Before the Gita, Arjuna was paralyzed. His genuine compassion, his real love for family, his authentic horror at violence, all had been weaponized by his own mind into an excuse for inaction against systematic evil.

Arjuna risen with bow drawn after the Gita teaching

After the Gita, Arjuna fought. Not with hatred, hatred wasn't required. Not with cruelty, cruelty wasn't the point. But with clarity: some situations demand action, and refusing action is not virtue but its abandonment.

This is the Dharmic teaching: non-violence is noble, but not when it becomes a shield for evil. Peace is precious, but not when 'peace' means only one side surrenders. Compassion is divine, but not when it extends to those who've forfeited all claim to it through their own choices.

The Arjuna before the Gita is what the manipulators want you to be: paralyzed by your own values, unable to act because acting can be framed as violating those values.

The Arjuna after the Gita is what they fear: clear-eyed, grounded in genuine Dharma rather than its weaponized distortion, willing to do what must be done without hatred but also without paralysis.

Be the Arjuna after the Gita.

Case studies

The Sabha's Silence: When Restraint Becomes Complicity

The dice game in the Mahabharata's Sabha Parva is a study in weaponized virtue. Yudhishthira, bound by Kshatriya honor to not refuse a challenge, accepted the dice game. Shakuni, using loaded dice, systematically stripped him of kingdom, wealth, brothers, and finally wagered his wife Draupadi. When Draupadi was dragged into the assembly by her hair, when Dushasana attempted to disrobe her publicly, the Sabha, filled with the greatest warriors and wisest elders of the age, sat silent. Why? Bhishma was bound by his vow to serve whoever sat on Hastinapura's throne. Drona was bound by his debt to the kingdom that had employed him. Vidura spoke against it but was overruled. The other elders found the 'dharma' too subtle to determine. Each had a 'dharmic' reason for inaction. Each reason served adharma. Draupadi's question exposed them all: 'If Yudhishthira had lost himself first, could he legitimately stake me? And if he could not, then by what dharma does this assembly permit what follows?' The question was never answered. The silence was the answer. Virtue weaponized: - Bhishma's loyalty became enabling of corruption - The elders' 'complexity' became cover for obvious evil - The Sabha's restraint became permission for assault This is what happens when virtue extends past its appropriate scope: it becomes its opposite.

The Sabha demonstrates that weaponized Dharma isn't only something done TO victims, it's something that paralyzes potential defenders.

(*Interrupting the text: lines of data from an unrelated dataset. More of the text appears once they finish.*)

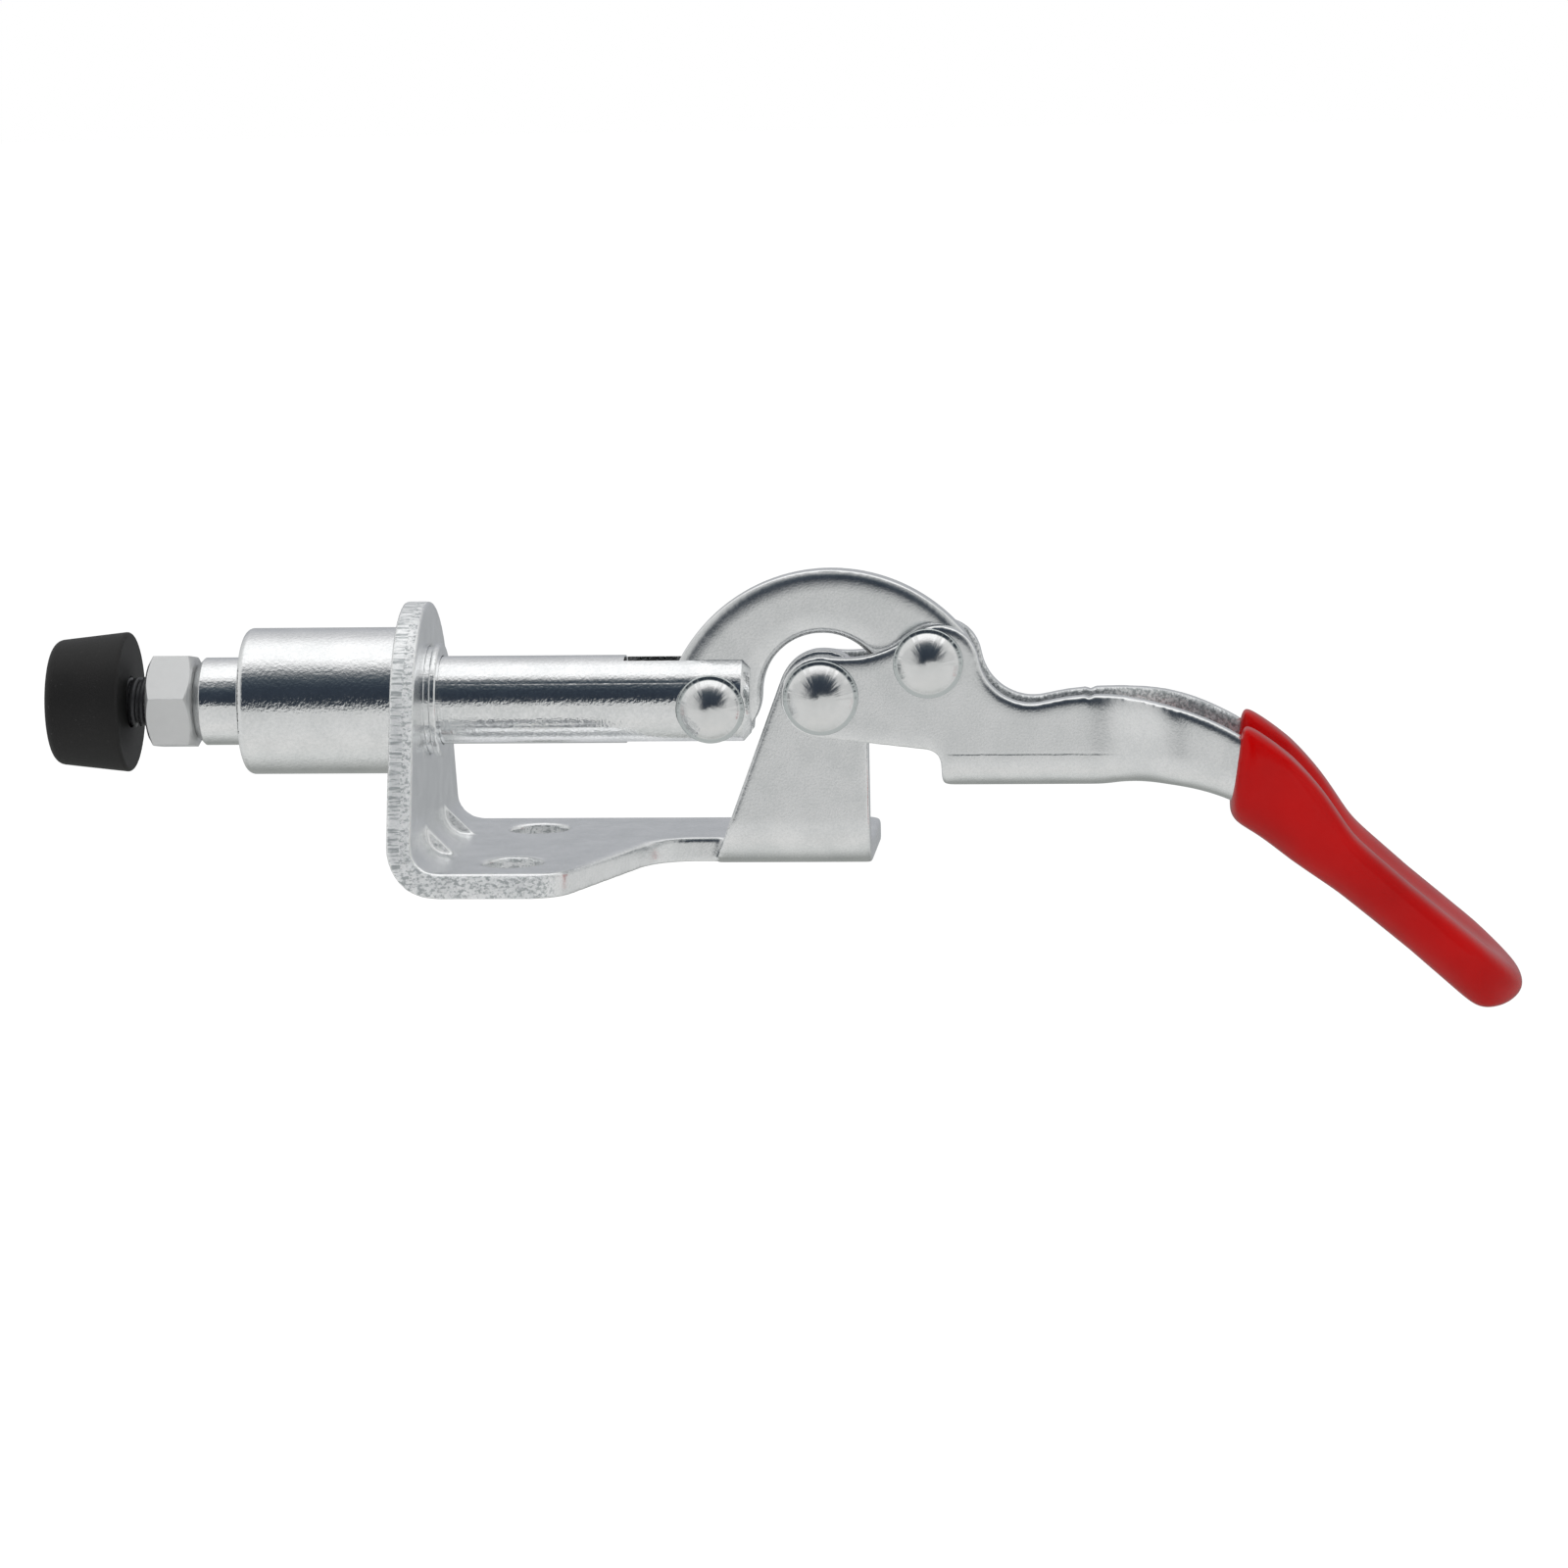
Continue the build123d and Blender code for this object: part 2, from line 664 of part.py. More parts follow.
# rivets
def rivet_end(centre, shank, head, shank_from, head_from, side_sign):
    """Half a rivet: its shank from one depth to the head, and a domed head."""
    rise = head_rise - head_rim
    dome = (head**2 / 4 + rise**2) / (2 * rise)
    halfway = asin(head / 2 / dome) / 2
    outline = (
        Polyline((0, shank_from - head_from), (shank / 2, shank_from - head_from), (shank / 2, 0))
        + Polyline((shank / 2, 0), (head / 2, 0), (head / 2, head_rim))
        + ThreePointArc(
            (head / 2, head_rim),
            (dome * sin(halfway), head_rise - dome * (1 - cos(halfway))),
            (0, head_rise),
        )
        + Line((0, head_rise), (0, shank_from - head_from))
    )
    half = revolve(make_face(outline), Axis.Y)
    half = Plane((centre.X, side_sign * head_from, centre.Z), x_dir=(1, 0, 0), z_dir=(0, 0, side_sign)) * half
    return half


def rivet(centre, shank, head, head_from, shank_from=0.0):
    ends = [rivet_end(centre, shank, head, shank_from, head_from, sign) for sign in (-1, 1)]
    return ends[0] + ends[1]


if __name__ == "__main__":
    os.makedirs("parts", exist_ok=True)
    pieces = {
        "base_bracket": base_bracket(),
        "guide_barrel": guide_barrel(),
        "plunger": plunger(),
        "lock_nut": lock_nut(),
        "spindle": spindle(),
        "rubber_tip": rubber_tip(),
        "toggle_link": toggle_link(),
        "handle_channel": handle_channel(),
        "grip": grip(),
        "handle_pivot_rivet": rivet(frame_pivot, frame_rivet, frame_rivet_head, side_half),
        "link_pivot_rivet": rivet(link_pivot, link_rivet, link_rivet_head, side_half),
        "plunger_pivot_rivet": rivet(
            plunger_pivot,
            plunger_rivet,
            plunger_rivet_head,
            plunger_diameter / 2 - rivet_seat,
            plunger_slot / 2,
        ),
    }
    for name, shape in pieces.items():
        export_step(shape, f"parts/{name}.step")
        print(name, len(shape.solids()), round(shape.volume, 1))
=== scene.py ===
import bpy
import bmesh
import json
import math
from mathutils import Matrix, Vector, kdtree


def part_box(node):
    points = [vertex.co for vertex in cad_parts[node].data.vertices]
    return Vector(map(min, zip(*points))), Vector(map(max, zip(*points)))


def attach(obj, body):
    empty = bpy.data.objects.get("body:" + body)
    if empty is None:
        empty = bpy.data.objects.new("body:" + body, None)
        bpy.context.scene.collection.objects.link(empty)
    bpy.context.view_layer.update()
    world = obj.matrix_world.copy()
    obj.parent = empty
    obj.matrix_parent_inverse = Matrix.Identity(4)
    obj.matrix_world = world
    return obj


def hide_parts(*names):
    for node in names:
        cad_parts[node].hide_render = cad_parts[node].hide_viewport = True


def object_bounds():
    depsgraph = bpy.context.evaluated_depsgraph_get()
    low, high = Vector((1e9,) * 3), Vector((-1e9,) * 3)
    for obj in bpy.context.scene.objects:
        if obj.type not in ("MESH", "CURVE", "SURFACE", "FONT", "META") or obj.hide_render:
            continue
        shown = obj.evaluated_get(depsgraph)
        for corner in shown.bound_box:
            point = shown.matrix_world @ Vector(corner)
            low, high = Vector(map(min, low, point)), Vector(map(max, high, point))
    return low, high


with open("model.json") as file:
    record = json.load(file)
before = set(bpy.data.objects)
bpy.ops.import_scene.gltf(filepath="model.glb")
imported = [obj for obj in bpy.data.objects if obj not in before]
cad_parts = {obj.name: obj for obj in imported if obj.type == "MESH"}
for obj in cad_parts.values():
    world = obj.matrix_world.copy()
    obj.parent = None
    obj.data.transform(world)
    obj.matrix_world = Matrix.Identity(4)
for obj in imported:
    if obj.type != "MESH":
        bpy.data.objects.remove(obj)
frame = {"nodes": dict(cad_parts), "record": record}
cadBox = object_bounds()
nodes = frame["nodes"]
mm = 0.001
bodyOf = {n: b for b, members in frame["record"]["behaviour"]["bodies"].items() for n in members}
slotOf = {s["node"]: s["material_slot"] for s in frame["record"]["subparts"]}
print("frame loaded:", len(nodes), "nodes")


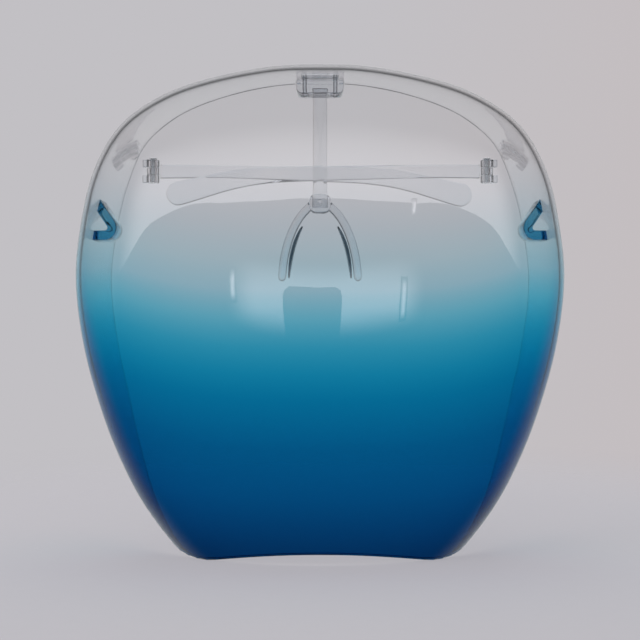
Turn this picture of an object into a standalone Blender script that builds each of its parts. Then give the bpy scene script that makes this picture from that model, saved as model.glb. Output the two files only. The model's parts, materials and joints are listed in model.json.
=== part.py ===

Every elder in that hall had the power to act. Each was restrained by some 'virtue' that prevented action. The cumulative effect of all those individual virtues-turned-chains was complicity in assault. Your personal virtue doesn't exist in isolation; when it prevents you from protecting others, its effect is harm regardless of its internal purity.

The Sabha's silence led directly to the Kurukshetra war. Every elder who could have stopped the dice game at the cost of personal discomfort instead chose 'dharmic' inaction. The price of that collective paralysis was 18 days of war and millions dead. Bhishma, Drona, and the elders all died in the war they could have prevented by speaking one sentence in the Sabha. Their personal virtue did not save them. It condemned them. The Mahabharata itself frames this as the central moral failure of the era: not Duryodhana's malice, but the silence of good men who had the power to act.

Virtue that prevents you from protecting others is not virtue. It is cowardice in costume. When you see clear harm and have the power to stop it, the 'dharmic complexity' excuse is itself the test. Draupadi's unanswered question remains the standard: does your 'restraint' serve justice, or does it serve the aggressor?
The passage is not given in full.